Удаление всех от Мамонова после того, как его так окружали почетом, не может быть удивительно при тех общественных условиях, в которых находилась Россия… Я могу привести еще случай, возбудивший во мне грустные мысли и тем самым еще более укрепивший во мне любовь к свободе, несмотря на все беды, которыми окружают ее и враги, а иногда и друзья ее. Поль Джонс, разделявший победы с Нассау-Зигеном, возвратился в Петербург. Враги его завидовали человеку, которого они считали бродягой, бунтовщиком и корсаром, и решились погубить его. Клевета была возведена на него подлыми завистниками, и, конечно, напрасно, приписывали ее английским офицерам русского флота и купцам из их соотечественников. Хотя англичане и не скрывали своего нерасположения к Джонсу, но не следует всех их заподозревать в низкой интриге, которая была делом двух или трех людей, оставшихся неизвестными.

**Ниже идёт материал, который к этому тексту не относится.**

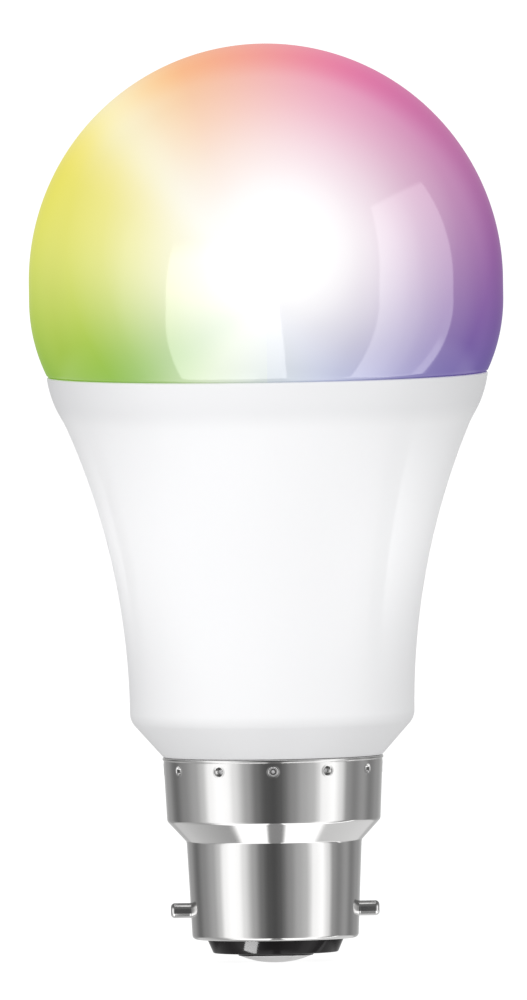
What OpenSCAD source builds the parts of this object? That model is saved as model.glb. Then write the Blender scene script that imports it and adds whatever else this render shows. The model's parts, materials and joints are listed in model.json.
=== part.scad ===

Американский контр-адмирал был хорошо принят при дворе, часто бывал на обедах у императрицы и вошел в лучшее общество столицы. Вдруг он получает от императрицы приказание не являться более ко двору. Он узнает, что его обвиняют в бесчестном оскорблении невинности четырнадцатилетней девушки, над которою он употребил дерзкое насилие, и что, судя по предварительным справкам, он будет судим в адмиралтействе, где служат несколько английских офицеров, сильно не расположенных к нему. Только что это приказание сделалось известно, все покинули несчастного американца, — перестали с ним говорить и кланяться и отказывались принимать его. Кто вчера еще ласково встречал его, теперь избегает его, как зачумленного; никто не хочет защищать его, ни один чиновник не хочет его слушать, даже слуга отходит от него. Поль-Джонс, которого подвиги восхваляли, дружбы которого заискивали, вдруг стоит один посреди огромного общества; Петербург, столичный город, для него пустыня. Я отправился к нему; он был тронут до слез моим посещением. «Я не хотел, — сказал он мне, — постучаться у вашей двери; я мог ожидать новой обиды, а она была бы мне чувствительнее всех других. Тысячу раз я рисковал жизнью: теперь я желаю смерти». Его взгляд и оружие на столе указывали на его печальную решимость.